→ What is expected
Begin with the first line of the listing and quote every line through the one containing "stone finish: the"; give only those lines.

→ Dataset excerpt
begin

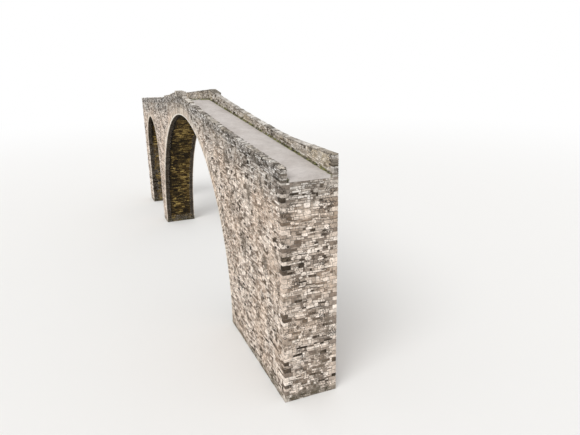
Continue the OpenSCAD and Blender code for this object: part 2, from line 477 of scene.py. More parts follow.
class StoneCoats(Coats):
    """The coats of a stone finish: the stone's own tones, and what weather, water and growth add."""

    def __init__(self, finish: StoneFinish) -> None:
        """Draws the patterns that several coats share.

        Args:
            finish: The finish that the coats are for.
        """
        super().__init__(finish.name, finish.roughness)
        self.surface.inputs["Specular IOR Level"].default_value = finish.sheen
        self.finish = finish
        # The broken grain of the split face, and the cloudy tones of each stone
        self.grain = self.add(Step.NOISE, self.where, per_metre(finish.grain_mm), 6.0, 0.65)
        self.clouds = self.add(Step.NOISE, self.where, per_metre(finish.mottle_mm), 5.0, 0.7)
        # Rain draws long streaks down the face
        drawn_out = self.add(Step.STRETCH, self.where, (1.0, 1.0, 0.14))
        self.rain = self.add(Step.NOISE, drawn_out, per_metre(230), 5.0, 0.6)
        self.crust = self.add(Step.NOISE, self.where, per_metre(finish.lichen_mm), 8.0, 0.72)

    def laid(self) -> bpy.types.Material:
        """Lays every coat that the finish has.

        Returns:
            The material, ready for a piece's slot.
        """
        finish = self.finish
        self.lay_stone()
        self.lay_lichen()
        for share, coat in ((finish.washed, self.lay_wash), (finish.stain, self.lay_stain),
                            (finish.seeping, self.lay_seepage), (finish.pits, self.lay_pits),
                            (finish.in_arch, self.lay_in_arch), (finish.sooty, self.lay_soot),
                            (finish.moss_at_road, self.lay_moss)):
            if share:
                coat()
        self.lay_damp()
        return self.finished(self.grain, *finish.relief)

    def cover(self, share: Value, tone: str) -> None:
        """Lays a coat of one tone over the colour so far."""
        self.colour = self.add(Step.COVER, share, self.colour, linear(tone))

    def lay_stone(self) -> None:
        """Gives each stone its own tone, the grain of its face and the quarry's warm beds."""
        add, finish = self.add, self.finish
        tones = add(Step.TONES, add(Step.STONE_SHADE))
        stops = tones.node.color_ramp.elements
        # The lowest stops are painted shade: a few stones take the near-black of the recesses between stones
        stops[0].color, stops[1].color = linear(finish.sunk), linear(finish.pale)
        for spot, tone in ((0.06, finish.sunk), (0.11, finish.dark), (0.48, finish.middle)):
            stops.new(spot).color = linear(tone)
        self.colour = tones
        # Beds of another colour in the quarry show as warm areas a metre or more across
        areas = add(Step.NOISE, self.where, per_metre(1500), 4.0)
        self.cover(add(Step.RANGE, areas, 0.40, 0.66, 0.0, finish.warm_cover), finish.warm)
        speckle = add(Step.RANGE, self.grain, 0.30, 0.70, 0.80, 1.12)
        mottled = add(Step.RANGE, self.clouds, 0.34, 0.66, 1.0 - finish.mottle, 1.0 + finish.mottle * 0.6)
        for pattern in (speckle, mottled):
            self.colour = add(Step.TINT, 1.0, self.colour, pattern)
        streak = add(Step.RANGE, self.rain, 0.50, 0.72, 0.0, finish.streaks)
        self.colour = add(Step.TINT, streak, self.colour, linear(finish.lichen))

    def lay_lichen(self) -> None:
        """Lays crusts of lichen a hand across, thickest where the large areas let them grow."""
        add, finish = self.add, self.finish
        spread = add(Step.NOISE, self.where, per_metre(finish.lichen_area_mm))
        both = add(Step.ADD, self.crust, spread)
        if finish.lichen_near:
            both = add(Step.ADD, both, add(Step.RANGE, self.x, 1.5, 8.5, 0.0, finish.lichen_near * 0.4))
        start = 1.16 - finish.lichen_cover * 0.4
        self.cover(add(Step.RANGE, both, start, start + 0.09, 0.0, 0.8), finish.lichen)

    def lay_wash(self) -> None:
        """Lets rain from the road wash the face paler and warmer on its way down."""
        add, finish = self.add, self.finish
        down = add(Step.RANGE, self.over_road(), -1.2, -0.15, 1.0, 0.0)
        tint = add(Step.COVER, down, *[linear(tone) for tone in finish.washed_tones])
        self.colour = add(Step.TINT, finish.washed, self.colour, tint)
        lift = add(Step.RANGE, down, 0.0, 1.0, 0.95, 1.0 + 0.13 * finish.washed)
        self.colour = add(Step.TINT, 1.0, self.colour, lift)

    def lay_stain(self) -> None:
        """Lets water run down the wall from the corbels as a pale stain, and paints a black shadow just
        under their feet.
        """
        add, finish, foot_z = self.add, self.finish, FORM.corbel_low_z
        near = add(Step.DISTANCE, self.flat, (FORM.corbel_foot_x, 0.0, foot_z - 0.03))
        aside = add(Step.SIZE, add(Step.SUBTRACT, self.x, FORM.corbel_foot_x))
        ragged = add(Step.MULTIPLY_ADD, self.clouds, 0.25, aside)
        band = add(Step.RANGE, ragged, 0.20, 0.50, finish.stain, 0.0)
        below = add(Step.RANGE, self.z, foot_z - 0.06, foot_z - 0.01, 1.0, 0.0)
        self.cover(add(Step.MULTIPLY, band, below), finish.stain_tone)
        # Painted shadow just under the corbel's foot
        self.cover(add(Step.RANGE, near, 0.07, 0.15, 0.85, 0.0), finish.drip_tone)

    def lay_seepage(self) -> None:
        """Lets water seep out round the putlog holes."""
        add = self.add
        nearest: Value = 1.0
        for x, z in FORM.putlog_holes:
            nearest = add(Step.LEAST, nearest, add(Step.DISTANCE, self.flat, (x, 0.0, z)))
        ragged = add(Step.MULTIPLY_ADD, self.clouds, 0.10, nearest)
        self.cover(add(Step.RANGE, ragged, 0.125, 0.205, self.finish.seeping, 0.0), self.finish.seeping_tone)

    def lay_pits(self) -> None:
        """Paints the shade of pits as black spots where small stones and mortar have fallen out, mostly
        where much has gone already.
        """
        add = self.add
        holes = add(Step.NOISE, self.where, per_metre(42))
        areas = add(Step.NOISE, self.where, per_metre(520), 3.0)
        # The faces have no hollows here, so the pits' black is painted shade
        pit = add(Step.RANGE, add(Step.ADD, holes, areas), 1.14, 1.20, 0.0, self.finish.pits)
        self.cover(pit, self.finish.pit_tone)

    def lay_in_arch(self) -> None:
        """Darkens the faces that look into an arch's opening with damp and painted shade, and runs lime
        along its arris.
        """
        add, finish = self.add, self.finish
        off = self.off_soffit()
        under = add(Step.RANGE, off, 0.012, 0.030, finish.in_arch, 0.0)
        behind = add(Step.RANGE, self.across, FORM.face_y - 0.07, FORM.face_y - 0.015, 1.0, 0.0)
        # Partly damp and partly painted shade, under the arch where little light comes
        damp = add(Step.COVER, add(Step.RANGE, self.clouds, 0.40, 0.66),
                   *[linear(tone) for tone in finish.in_arch_tones])
        self.colour = add(Step.COVER, add(Step.MULTIPLY, under, behind), self.colour, damp)
        if finish.lime:
            frayed = add(Step.MULTIPLY_ADD, self.clouds, 0.07, off)
            thin = add(Step.RANGE, frayed, 0.078, 0.108, finish.lime, 0.0)
            on_face = add(Step.RANGE, self.across, FORM.face_y - 0.03, FORM.face_y - 0.012)
            self.cover(add(Step.MULTIPLY, thin, on_face), finish.lime_tone)

    def lay_soot(self) -> None:
        """Blackens a vault near its mouths and its crown."""
        add, finish = self.add, self.finish
        ragged = add(Step.NOISE, self.where, per_metre(420), 5.0, 0.65)
        # The weather comes from the left, so that mouth of the vault is the darker one
        leant = add(Step.MULTIPLY_ADD, self.y, -0.2, self.across)
        mouth = add(Step.RANGE, add(Step.MULTIPLY_ADD, ragged, 0.9, leant), 1.06, 1.24, 0.0, finish.sooty)
        crown = add(Step.RANGE, add(Step.MULTIPLY_ADD, ragged, 1.4, self.over_road()), -0.9, 0.1,
                    0.0, finish.sooty)
        self.cover(add(Step.GREATEST, mouth, crown), finish.soot_tone)

    def lay_moss(self) -> None:
        """Lets moss grow up from the road at the foot of the face."""
        add = self.add
        growth, green = self.moss()
        ragged = add(Step.MULTIPLY_ADD, self.crust, -0.16, self.over_road())
        low = add(Step.RANGE, ragged, -0.050, 0.012, self.finish.moss_at_road, 0.0)
        self.colour = add(Step.COVER, add(Step.MULTIPLY, low, growth), self.colour, green)

    def lay_damp(self) -> None:
        """Keeps the foot of the wall damp and green."""
        rise = self.finish.damp_height
        uneven = self.add(Step.MULTIPLY_ADD, self.rain, -rise, self.z)
        self.cover(self.add(Step.RANGE, uneven, -rise * 0.3, rise * 0.3, 0.5, 0.0), self.finish.damp)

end

→ Result of the task
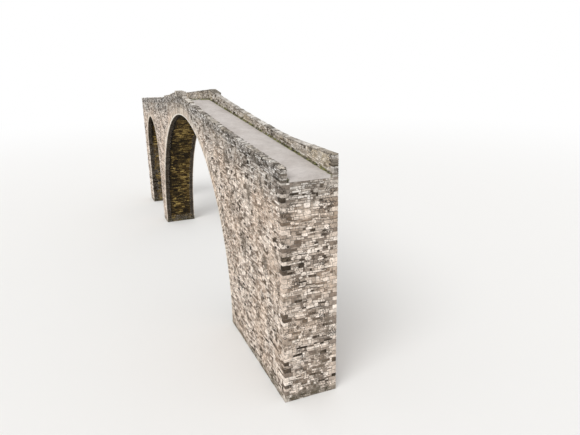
Continue the OpenSCAD and Blender code for this object: part 2, from line 477 of scene.py. More parts follow.
class StoneCoats(Coats):
    """The coats of a stone finish: the stone's own tones, and what weather, water and growth add."""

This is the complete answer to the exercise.